We all know now that the planet’s climate is changing. Some see in this a threat to the future of human civilisation, while others see new opportunities that we could make use of. Others again think the threat has been exaggerated. I think that one thing is obvious today, and that is that climate change is a real and happening trend, and it is something we have discussed at a wide variety of forums, from meetings of experts to G20 summits. I think it is indeed very important that we give this issue our attention.
The photographs on display capture the Arctic as it is at a particular day and moment, and in one sense are objective portraits, while at the same time providing an emotion-filled account of what is happening in this harsh but beautiful region.

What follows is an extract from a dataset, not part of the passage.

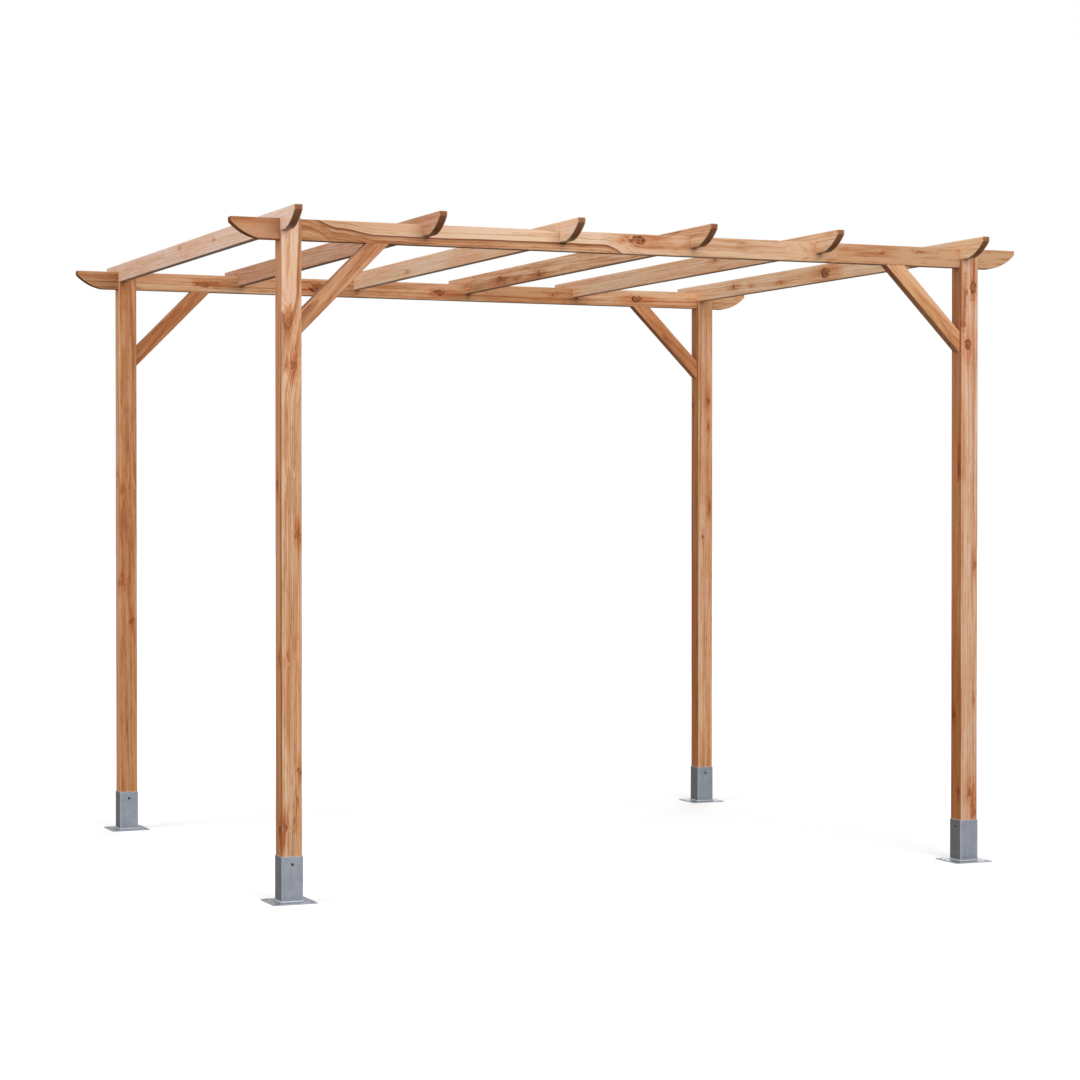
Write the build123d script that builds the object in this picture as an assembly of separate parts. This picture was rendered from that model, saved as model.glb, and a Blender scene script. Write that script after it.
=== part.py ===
from build123d import *
import os

# Garden pergola of planed timber on steel post shoes, all sizes in millimetres.
# X runs along the two beams, Y from front to back, Z up from the ground.

# Overall layout
post_spacing_x = 2600.0      # between post centres along a beam
post_spacing_y = 2150.0      # between the two beams, centre to centre
beam_top_height = 2250.0     # top of the beams above the ground
beam_overhang = 165.0        # beam tail beyond the outer face of a post
rafter_overhang = 155.0      # rafter tail beyond the outer face of a beam

# Timber sections
post_width = 70.0
post_edge_radius = 4.0
beam_height = 70.0
beam_thickness = 40.0
rafter_height = 70.0
rafter_thickness = 28.0
edge_radius = 3.0            # rounded arrises of beams, rafters and braces

# Rafters
rafter_count = 6
wide_bay_extra = 100.0       # the bay beside the right-hand posts is this much wider
lap_depth = 40.0             # how far a rafter sits down into a beam
lap_share = 0.5              # part of the lap that is cut out of the beam
joint_clearance = 0.25       # play on each side of a notch or slot

# Shaped tails of beams and rafters
tail_nose = 16.0             # upright face left at the top of the tail
tail_length = 103.0          # from the tip back to where the underside is flat
tail_bulge = 9.5             # rise of the curve above its chord

# Knee braces
brace_width = 55.0           # across the grain, in the plane of the beam
brace_reach = 310.0          # from the corner to the far end of each seat

# Post shoes
sleeve_height = 150.0
sleeve_wall = 2.0
sleeve_play = 0.5            # between a post and the sleeve, each side
sleeve_corner_radius = 5.0
plate_size = 150.0
plate_thickness = 4.0
plate_corner_radius = 3.0
anchor_hole_spacing = 120.0
anchor_hole_radius = 5.5
screw_hole_radius = 3.5
screw_hole_drop = 26.0       # below the top rim of the sleeve

# Sizes worked out from those above
beam_length = post_spacing_x + post_width + 2 * beam_overhang
rafter_length = post_spacing_y + beam_thickness + 2 * rafter_overhang
beam_underside = beam_top_height - beam_height
rafter_underside = beam_top_height - lap_depth
beam_notch_depth = lap_depth * lap_share
rafter_notch_depth = lap_depth - beam_notch_depth
sleeve_inside = post_width + 2 * sleeve_play
sleeve_outside = sleeve_inside + 2 * sleeve_wall
rafter_pitch = (post_spacing_x - wide_bay_extra) / (rafter_count - 1)
first_rafter_x = -post_spacing_x / 2 - post_width / 2 + rafter_thickness / 2
last_rafter_x = first_rafter_x + post_spacing_x
rafter_places = [first_rafter_x + number * rafter_pitch for number in range(rafter_count - 1)]
rafter_places.append(last_rafter_x)

corners = {
    "front_left": (-1, -1),
    "front_right": (1, -1),
    "back_left": (-1, 1),
    "back_right": (1, 1),
}
sides = {"front": -1, "back": 1}


def shaped_bar(length, height, thickness):
    """Planed bar along X with both tails sawn to a curve, its top at Z = 0."""
    tip = length / 2
    root = tip - tail_length
    middle = Vector((tip + root) / 2, -(tail_nose + height) / 2)
    chord = Vector(tail_length, height - tail_nose)
    across = Vector(chord.Y, -chord.X).normalized()
    crown = middle + across * tail_bulge
    with BuildPart() as bar:
        with BuildSketch(Plane.YZ):
            with Locations((0, -height / 2)):
                RectangleRounded(thickness, height, edge_radius)
        extrude(amount=tip, both=True)
        with BuildSketch(Plane.XZ):
            with BuildLine():
                ThreePointArc((tip, -tail_nose), (crown.X, crown.Y), (root, -height))
                Polyline(
                    (root, -height), (root, -2 * height), (2 * tip, -2 * height), (2 * tip, -tail_nose),
                    (tip, -tail_nose),
                )
            offcut = make_face()
            mirror(offcut, about=Plane.YZ)
        extrude(amount=thickness, both=True, mode=Mode.SUBTRACT)
    return bar.part


def cut_box(size_x, size_y, size_z, centre):
    """Block used to cut a slot or notch."""
    return Pos(*centre) * Box(size_x, size_y, size_z)


def make_post(x, y):
    """Square post with an open slot for the beam and a notch for the end rafter."""
    foot = plate_thickness
    height = beam_top_height - foot
    post = Pos(x, y, foot) * Box(post_width, post_width, height, align=(Align.CENTER, Align.CENTER, Align.MIN))
    post = fillet(post.edges().filter_by(Axis.Z), radius=post_edge_radius)
    slot_width = beam_thickness + 2 * joint_clearance
    post -= cut_box(2 * post_width, slot_width, 2 * beam_height, (x, y, beam_top_height))
    rafter_x = min(rafter_places, key=lambda place: abs(place - x))
    notch_width = rafter_thickness + 2 * joint_clearance
    post -= cut_box(notch_width, 2 * post_width, 2 * lap_depth, (rafter_x, y, beam_top_height))
    return post


def make_beam(y):
    """Beam with one notch in its top for each rafter."""
    beam = Pos(0, y, beam_top_height) * shaped_bar(beam_length, beam_height, beam_thickness)
    notch_width = rafter_thickness + 2 * joint_clearance
    for place in rafter_places:
        beam -= cut_box(notch_width, 2 * beam_thickness, 2 * beam_notch_depth, (place, y, beam_top_height))
    return beam


def make_rafter(x):
    """Rafter with one notch in its underside over each beam."""
    top = rafter_underside + rafter_height
    bar = Rot(0, 0, 90) * shaped_bar(rafter_length, rafter_height, rafter_thickness)
    rafter = Pos(x, 0, top) * bar
    notch_width = beam_thickness + 2 * joint_clearance
    for side in sides.values():
        centre = (x, side * post_spacing_y / 2, rafter_underside)
        rafter -= cut_box(2 * rafter_thickness, notch_width, 2 * rafter_notch_depth, centre)
    return rafter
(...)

I want to thank Her Majesty for this chance to open this exhibition together today. This is a good event. It is a symbolic event within the context of the state visit that Her Majesty is making to Russia at the moment, and it is indeed a symbol of our duty to look after and cherish the Arctic and cooperate on this together.
I wish the exhibition many keen visitors and hope it will leave everyone with fine impressions. Thank you.
Her Majesty Queen Margrethe II of Denmark: (re-translated): Mr President, Mrs Medvedeva,
In 1725, Peter the Great appointed Danish navigator Vitus Bering to head the first Kamchatka expedition. Bering’s task during the expedition was to study and chart the Russian Empire’s easternmost reaches. In particular, Bering was to ascertain whether the Russian Empire’s eastern reaches were linked by land to North America. The expedition lasted until 1730. In 1733, Bering again left for the east, this time to chart the Russian Empire’s Arctic Sea coast. In July 1741, Bering reached Alaska, looked for the coast, but was shipwrecked while returning from Alaska and died on Bering Island, far from his native Denmark. His memory is honoured and remembered today in both Denmark and Russia. You could say that Vitus Bering’s work was our first joint project in the Arctic.
The Arctic is important not just from a scientific and economic point of view, but also because the world’s northern reaches are a great source of artistic inspiration. Today’s exhibition offers some examples. Four Russian and four Danish photographers present their works here. The artists include a photographer from Greenland who was born in Latvia, but then went to Greenland and stayed there.
Today’s exhibition is an excellent example of the kind of art that takes its precious inspiration from the Arctic world. The camera lens captures that which the artist’s eye selects, that which the photographer chooses to show us, so that we can admire and wonder at just what nature and that light that shines in the northern regions can do.
I hope the exhibition will draw many visitors and that it will succeed in sharing what has us so enraptured. Certainly, I personally, my husband, Prince Consort Henrik, and our son, Crown Prince Frederik, feel this rapture.
With these words, I declare the exhibition open.